How and why these treasures moved
Three forces explain most dispersals. Conquest and looting. Armies — Persian, Afghan, Maratha and British among others — took treasuries after victories; the Peacock Throne and many Mughal jewels were lost in such raids. Diplomatic pressure and colonial coercion. Treaties, annexations and forced transfers (as with the Koh-i-Noor from Punjab) converted princely property into imperial trophies. Sale, debt and diaspora. In the 19th and 20th centuries, princely families often sold jewels to pay debts or relocate wealth overseas; the Patiala Necklace and Baroda jewels passed into international markets this way.
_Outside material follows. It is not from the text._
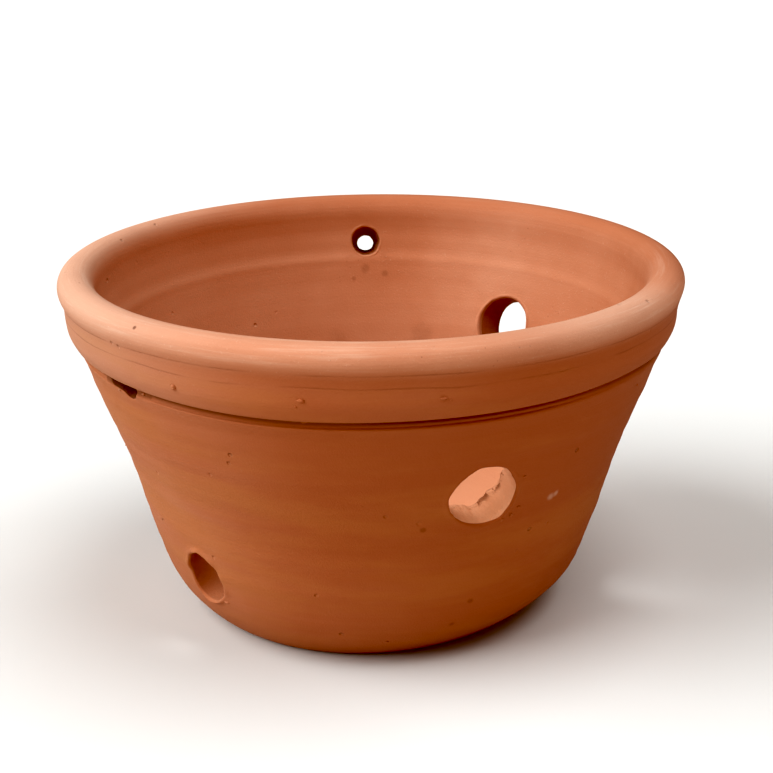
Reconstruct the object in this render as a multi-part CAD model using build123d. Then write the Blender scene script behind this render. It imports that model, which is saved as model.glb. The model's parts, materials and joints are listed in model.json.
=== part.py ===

Why provenance is so hard to fix
Gemstones are portable, recut, resold and reframed. An 18th-century table diamond can be recut in 1852 and described in a new catalogue; a gem-studded throne can be stripped and its stones reused. Records are fragmentary, often written by foreign agents or hostile chroniclers, and political claims (modern nation-state restitution versus private ownership) complicate legal return. Museums now face painstaking provenance research; courts and international negotiations sometimes resolve claims, sometimes not.
Ten quick facts and trivia (snappy takeaways)
The Peacock Throne’s jewels were looted by Nader Shah in 1739, and the throne itself vanishes from contemporary inventories thereafter.
The Koh-i-Noor was recut in London in 1852 and thereafter used in women’s crowns rather than men’s, partly due to legend and courtly preference.
The Darya-i-Noor today lives in Tehran’s National Jewels collection, not in India.
The Orlov is mounted in the Russian imperial regalia in the Kremlin Diamond Fund.
The Jacob Diamond was acquired for Hyderabad’s Nizam in the late 19th century and remains tied to that collection’s complex sales and legal history.
Cartier’s Patiala Necklace was broken apart after 1948; parts were later rediscovered and a recreation produced.
Tipu Sultan’s throne-finials and automata became prized museum objects in Britain after 1799.
The Star of the South — found in Brazil — was later worn by Baroda royals and sold into European hands.
Temple “eye” gems often have the slipperiest provenance; folklore and private sales obscure origins, as with the Black Orlov/Eye of Brahma. Many of the most famous jewels are now national-collection centrepieces in countries other than India (UK, Iran, Russia), reflecting centuries of conquest, diplomacy and commerce.